Global solution methods

This is an introductory course on "Global solution methods" to solve dynamic economic models, held at the Department of Economics at Rochester University in November 2019.

Prerequisites:

Undergraduate calculus and statistics. Experience in any programming language such as Python is a plus. Participants are encouraged to bring their research projects to be discussed.

Purpose of the lecture

Modern dynamic economic models such as DSGE models are extremely rich to capture all the effects of interest: they contain large stochastic shocks that lead to highly non-linear policies, or many agents that lead to a high-dimensional state space, to name a few. To this end, standard solution techniques such as log-linearization often fail to deliver reliable results across the domain of interest. The latter method may be useful to describe an economy that operates in normal times, but fails in the presence of strong nonlinearities such as occasionally binding constraints, among other types of salient features of the economic reality, that the policymaker considers relevant for taking policy actions and therefore the modelers would like to capture appropriately in their models.

This course is intended to provide students in economics with a self-contained introduction to the extensive and broad topic of "global solution methods."

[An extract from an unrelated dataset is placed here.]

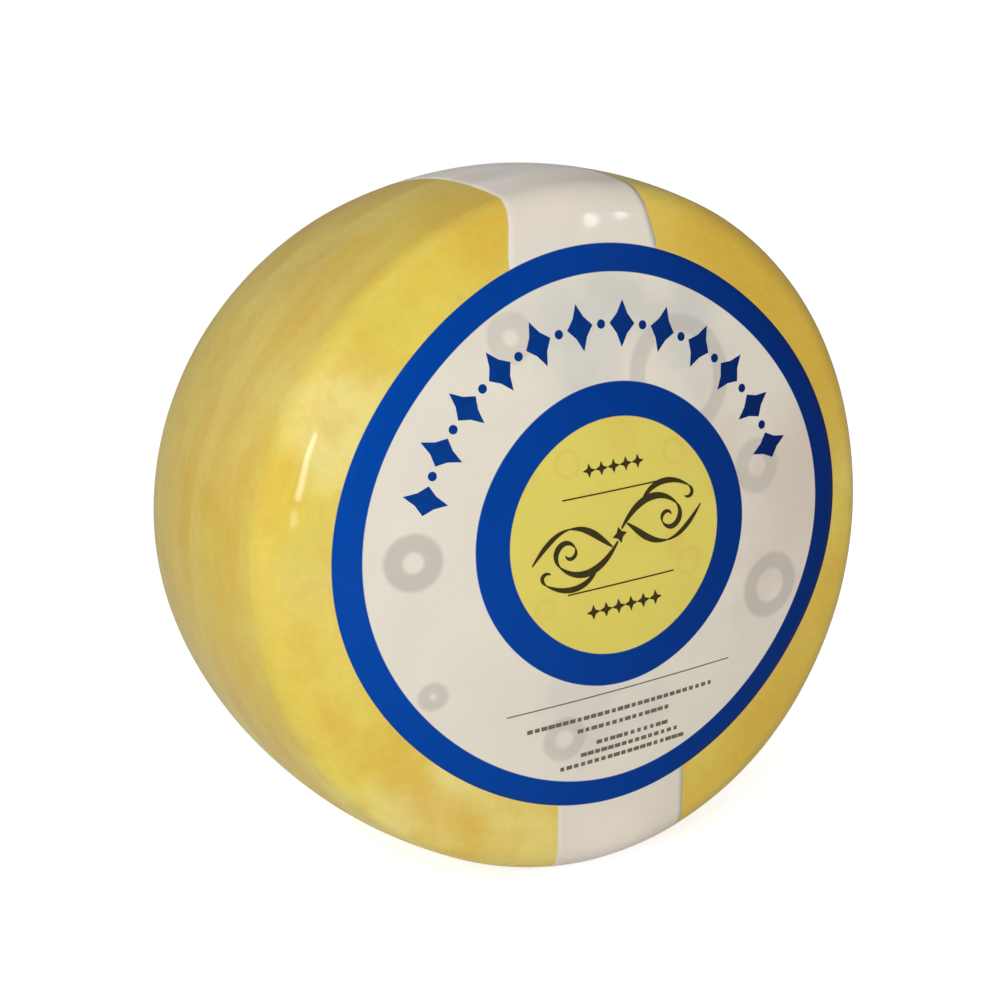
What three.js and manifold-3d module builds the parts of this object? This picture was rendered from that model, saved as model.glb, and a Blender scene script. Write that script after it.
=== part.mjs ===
// A farmhouse cheese: one whole wheel in a glossy yellow coat, standing on its rim with its
// labelled face to the front. The label is one printed sheet, set flush in the coat: a round
// field over the face, and two straps that pass over the rim and end on the back.
//
// Millimetres, +Z up. The wheel's axis lies along Y and the labelled face looks to -Y. The origin
// is on the ground, under the middle of the object's box.
import * as THREE from 'three';
import { mergeVertices } from 'three/addons/utils/BufferGeometryUtils.js';
import Module from 'manifold-3d';

const wasm = await Module();
wasm.setup();

// The wheel's section is three arcs, each tangent to the next: the face, the shoulder, the side.
const WHEEL_RADIUS = 110.5; // at the widest place
const HALF_DEPTH = 60.3; // from the widest place to the middle of each face
const FACE_CURVE = 588; // the faces crown by a few millimetres
const SIDE_CURVE = 200.4;
const FRONT_SHOULDER = 10.4;
const BACK_SHOULDER = 16.8;

// The rim isn't a true circle: it rises in two places, and again in three others.
const OVAL_RISE = 0.5;
const OVAL_TURN = THREE.MathUtils.degToRad(69);
const LOBE_RISE = 1.1;
const LOBE_TURN = THREE.MathUtils.degToRad(61);

// The wheel has settled on its rim, which is flat there.
const SETTLED = 1.5;

// The label's round field has stretched a little, across it and towards its four quarters.
const FIELD_RADIUS = 85.3;
const FIELD_OVAL = 1.3;
const FIELD_OVAL_TURN = THREE.MathUtils.degToRad(11);
const FIELD_SQUARENESS = 1.1;
const LABEL_TURN = THREE.MathUtils.degToRad(5.2); // anticlockwise, seen from the front
const LABEL_ACROSS = 2.6; // how far off the wheel's axis the label was laid
const LABEL_UP = 2.6;

// Each strap's width at the field and at its end, and at its neck by the rim: the top strap has
// drawn in there. Heights are from the field's middle.
const TOP_STRAP = { root: 49.4, neck: 43.2 };
const BOTTOM_STRAP = { root: 45.8, neck: 46.2 };
const STRAP_ROOT = 84; // where a strap's width starts to change
const STRAP_NECK = 101; // where it has changed
const STRAP_TOP = 130; // past the rim
const STRAP_ACROSS = 0.3; // off the field's own middle
const STRAP_END = 63; // how near that middle the straps come on the back
const LABEL_THICKNESS = 0.4;
const LABEL_GAP = 0.3; // clear of the coat, all round and behind

// How finely the curves are faceted.
const SEGMENTS = 72;
const FACE_STEPS = 5;
const SHOULDER_STEPS = 6;
const SIDE_STEPS = 6;
const FIELD_POINTS = 72;

const COAT = new THREE.MeshStandardMaterial({ color: 0xdcc065, roughness: 0.3, metalness: 0 });
const PRINTED = new THREE.MeshStandardMaterial({ color: 0xe4dacd, roughness: 0.35, metalness: 0 });

// A triangle mesh as a solid, and a solid as a mesh.
function toSolid(geometry) {
  const bare = new THREE.BufferGeometry();
  bare.setAttribute('position', geometry.getAttribute('position'));
  bare.setIndex(geometry.getIndex());
  const merged = mergeVertices(bare, 1e-3);
  const corners = merged.getIndex().array;
  const triangles = [];
  for (let i = 0; i < corners.length; i += 3) {
    const [a, b, c] = corners.slice(i, i + 3);
    if (a !== b && b !== c && c !== a) triangles.push(a, b, c);
  }
  const vertProperties = merged.getAttribute('position').array;
  const triVerts = new Uint32Array(triangles);
  return new wasm.Manifold(new wasm.Mesh({ numProp: 3, vertProperties, triVerts }));
}

function toGeometry(solid) {
  const mesh = solid.getMesh();
  const geometry = new THREE.BufferGeometry();
  geometry.setAttribute('position', new THREE.BufferAttribute(mesh.vertProperties, 3));
  geometry.setIndex(new THREE.BufferAttribute(mesh.triVerts, 1));
  geometry.computeVertexNormals();
  return geometry;
}

// The middle of the shoulder's arc, as (distance from the axis, height above the widest place).
// It lies inside the face's arc and the side's arc, by its own radius less than each of theirs.
const FACE_CENTRE = new THREE.Vector2(0, HALF_DEPTH - FACE_CURVE);
const SIDE_CENTRE = new THREE.Vector2(WHEEL_RADIUS - SIDE_CURVE, 0);

function shoulderCentre(shoulder) {
  const toFace = FACE_CURVE - shoulder;
  const toSide = SIDE_CURVE - shoulder;
  const apart = SIDE_CENTRE.distanceTo(FACE_CENTRE);
  const along = (toFace ** 2 - toSide ** 2 + apart ** 2) / (2 * apart);
  const across = Math.sqrt(toFace ** 2 - along ** 2);
  const line = SIDE_CENTRE.clone().sub(FACE_CENTRE).normalize();
  const outward = new THREE.Vector2(line.y, -line.x);
  return FACE_CENTRE.clone().addScaledVector(line, along).addScaledVector(outward, across);
}

function arc(centre, radius, from, to, steps) {
  const points = [];
  for (let i = 0; i <= steps; i += 1) {
    const angle = from + ((to - from) * i) / steps;
    const x = centre.x + radius * Math.cos(angle);
    points.push(new THREE.Vector2(Math.max(x, 0), centre.y + radius * Math.sin(angle)));
  }
  return points;
}

// Half of the section, from the middle of a face to the widest place. With an offset, it is the
// line that runs that far outside the coat, or inside it where the offset is negative.
function halfSection(shoulder, offset) {
  const corner = shoulderCentre(shoulder);
  const faceEnd = corner.clone().sub(FACE_CENTRE).angle();
  const sideEnd = corner.clone().sub(SIDE_CENTRE).angle();
  return [
    ...arc(FACE_CENTRE, FACE_CURVE + offset, Math.PI / 2, faceEnd, FACE_STEPS),
    ...arc(corner, shoulder + offset, faceEnd, sideEnd, SHOULDER_STEPS).slice(1),
    ...arc(SIDE_CENTRE, SIDE_CURVE + offset, sideEnd, 0, SIDE_STEPS).slice(1),
  ];
}

// How much further out the rim lies at an angle round the wheel, as a share of its radius.
function outOfRound(angle) {
  const oval = OVAL_RISE * Math.cos(2 * (angle - OVAL_TURN));
  const lobes = LOBE_RISE * Math.cos(3 * (angle - LOBE_TURN));
  return (oval + lobes) / WHEEL_RADIUS;
}

const BOTTOM = -Math.PI / 2;
const AXIS_HEIGHT = WHEEL_RADIUS * (1 + outOfRound(BOTTOM)) - SETTLED;

// The wheel's whole surface, or the surface that runs an offset outside or inside it.
function wheelSurface(offset) {
  const front = halfSection(FRONT_SHOULDER, offset).map((p) => new THREE.Vector2(p.x, -p.y));
  const back = halfSection(BACK_SHOULDER, offset).reverse().slice(1);
  const halfStep = Math.PI / SEGMENTS;
  const geometry = new THREE.LatheGeometry([...front, ...back], SEGMENTS, halfStep);
  const place = geometry.getAttribute('position');
  for (let i = 0; i < place.count; i += 1) {
    const x = place.getX(i);
    const z = place.getZ(i);
    const share = Math.min(Math.hypot(x, z) / WHEEL_RADIUS, 1) ** 4;
    const swell = 1 + share * outOfRound(Math.atan2(z, x));
    const height = z * swell + AXIS_HEIGHT;
    place.setXYZ(i, x * swell, place.getY(i), Math.max(height, -offset));
  }
  return geometry;
}

// The label's round field, seen from the front, about its own middle.
function fieldOutline(grow) {
  const points = [];
  for (let i = 0; i < FIELD_POINTS; i += 1) {
    const angle = (2 * Math.PI * i) / FIELD_POINTS;
    const oval = FIELD_OVAL * Math.cos(2 * (angle - FIELD_OVAL_TURN));
    const radius = FIELD_RADIUS + oval + FIELD_SQUARENESS * Math.cos(4 * angle) + grow;
    points.push(new THREE.Vector2(radius * Math.cos(angle), radius * Math.sin(angle)));
  }
  return new THREE.Shape(points);
}

// A round column through the front half of the wheel, where the field lies.
function fieldColumn(grow) {
  const depth = 2 * HALF_DEPTH;
  const column = new THREE.ExtrudeGeometry(fieldOutline(grow), { depth, bevelEnabled: false });
  return toSolid(column.rotateX(Math.PI / 2));
}

// One strap's outline, seen from the front with the rim up, about the field's middle.
function strapOutline(strap, grow) {
  const atRoot = strap.root / 2 + grow;
  const atNeck = strap.neck / 2 + grow;
  const right = [
    new THREE.Vector2(atRoot, STRAP_END - grow),
    new THREE.Vector2(atRoot, STRAP_ROOT),
    new THREE.Vector2(atNeck, STRAP_NECK),
    new THREE.Vector2(atNeck, STRAP_TOP),
  ];
  const left = right.map((p) => new THREE.Vector2(-p.x, p.y)).reverse();
  return new THREE.Shape([...right, ...left]);
}

// A slab over the rim, from the front to the back, where a strap lies.
function strapSlab(strap, turn, grow) {
  const depth = 4 * HALF_DEPTH;
  const outline = strapOutline(strap, grow);
  const slab = new THREE.ExtrudeGeometry(outline, { depth, bevelEnabled: false });
  slab.translate(0, 0, -depth / 2).rotateX(Math.PI / 2);
  return toSolid(slab.rotateY(turn).translate(STRAP_ACROSS, 0, 0));
}

// The space that the label takes out of the wheel's surface, turned and shifted as it was laid.
function labelSpace(grow) {
  const top = strapSlab(TOP_STRAP, 0, grow);
  const bottom = strapSlab(BOTTOM_STRAP, Math.PI, grow);
  const space = fieldColumn(grow).add(top).add(bottom);
  const geometry = toGeometry(space).rotateY(-LABEL_TURN);
  const across = new THREE.Vector3(Math.cos(LABEL_TURN), 0, Math.sin(LABEL_TURN));
  const up = new THREE.Vector3(-Math.sin(LABEL_TURN), 0, Math.cos(LABEL_TURN));
  const shift = across.multiplyScalar(LABEL_ACROSS).addScaledVector(up, LABEL_UP);
  geometry.translate(shift.x, 0, shift.z + AXIS_HEIGHT);
  return toSolid(geometry);
}

// The coat stands back round and behind the label, so the label's face is flush with it.
function wheelSolid() {
  const whole = toSolid(wheelSurface(0));
  const bedFloor = toSolid(wheelSurface(-LABEL_THICKNESS - LABEL_GAP));
  const bed = toSolid(wheelSurface(1)).subtract(bedFloor).intersect(labelSpace(LABEL_GAP));
  return whole.subtract(bed);
}

function labelSolid() {
  const sheet = toSolid(wheelSurface(0)).subtract(toSolid(wheelSurface(-LABEL_THICKNESS)));
  return sheet.intersect(labelSpace(0));
}

function named(name, solid, material) {
  const mesh = new THREE.Mesh(toGeometry(solid), material);
  mesh.name = name;
  return mesh;
}

const wheel = named('cheese_wheel', wheelSolid(), COAT);
const label = named('label', labelSolid(), PRINTED);
const cheese = new THREE.Group();
cheese.add(wheel, label);

// The origin goes under the middle of the wheel's box.
const box = new THREE.Box3().setFromObject(cheese);
cheese.position.set(-(box.min.x + box.max.x) / 2, -(box.min.y + box.max.y) / 2, -box.min.z);

export default cheese;
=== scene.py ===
"""A farmhouse cheese: one whole wheel in a glossy yellow coat, standing on its rim.

A printed film label lies flush in the coat: a round field over the front face, and two straps
that pass over the rim and end on the back. Metres, +Z up. The wheel's axis lies along Y, and the
labelled face looks to -Y.

The wheel's surface is written once, as a node group that lays a flat disc on it: how far a point
lies from the disc's middle is how far it lies along the wheel's section from the middle of the
front face. The coat, the label and every printed mark are laid on the wheel by that group.
"""

from __future__ import annotations

import logging
import math
from dataclasses import dataclass
from dataclasses import field
from enum import Enum
from typing import Any
from typing import Iterable
from typing import Sequence
from typing import Union

import bpy
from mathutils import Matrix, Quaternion
from mathutils import Vector

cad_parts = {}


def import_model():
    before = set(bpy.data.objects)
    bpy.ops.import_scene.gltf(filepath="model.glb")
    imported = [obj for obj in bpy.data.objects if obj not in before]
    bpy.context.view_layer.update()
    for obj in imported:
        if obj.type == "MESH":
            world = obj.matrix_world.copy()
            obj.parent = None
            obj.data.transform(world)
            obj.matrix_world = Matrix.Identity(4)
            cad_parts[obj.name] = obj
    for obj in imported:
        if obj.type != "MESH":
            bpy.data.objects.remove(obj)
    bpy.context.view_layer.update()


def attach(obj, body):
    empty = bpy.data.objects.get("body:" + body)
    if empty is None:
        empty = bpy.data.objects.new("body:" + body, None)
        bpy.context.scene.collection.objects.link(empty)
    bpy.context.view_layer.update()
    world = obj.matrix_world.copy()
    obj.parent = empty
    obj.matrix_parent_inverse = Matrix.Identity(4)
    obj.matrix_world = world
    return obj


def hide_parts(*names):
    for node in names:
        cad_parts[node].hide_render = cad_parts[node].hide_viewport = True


MM = 0.001
BODY = "root"
LOG = logging.getLogger("cheese")

Socket = bpy.types.NodeSocket
Feed = Union[Socket, float, int, bool, Sequence[float]]
Point = tuple[float, float]
Colour = tuple[float, float, float]

MOST: Point = (0.3, 0.7)  # soft noise lies mostly between these


class Slot(Enum):
    """The material slots that the pieces take their finish from."""

    COAT = "cheese_coat"
    LABEL = "printed_label"


class Strap(Enum):
    """The label's two straps, by the way that each leaves the field."""

    TOP = 1
    BOTTOM = -1


# ---------------------------------------------------------------------------------------------
# Node trees
# ---------------------------------------------------------------------------------------------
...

In particular, we consider how dynamic (stochastic) economic models with substantial but finite heterogeneity can be solved numerically either by dynamic programming---that is, value function iteration or by iterating on the first order conditions-that is, time iteration.

Lecturer

Date Time Main Topics
11.18.2019 3:30-4:45 pm Introduction to Sparse Grids and Adaptive Sparse Grids, Dynamic Programming with Sparse Grids
11.19.2019 3:30-4:45 pm Introduction to Machine Learning (supervised and unsupervised machine learning), and basics on Gaussian Process Regression
11.20.2019 12:30-1:45 pm Gaussian Mixture Models, Dimension-reduction with the active subspace method. Solving dynamic models on high-dimensional, (irregularly-shaped) state spaces

The lectures will take place at Seminar Room 208 at Harkness Hall.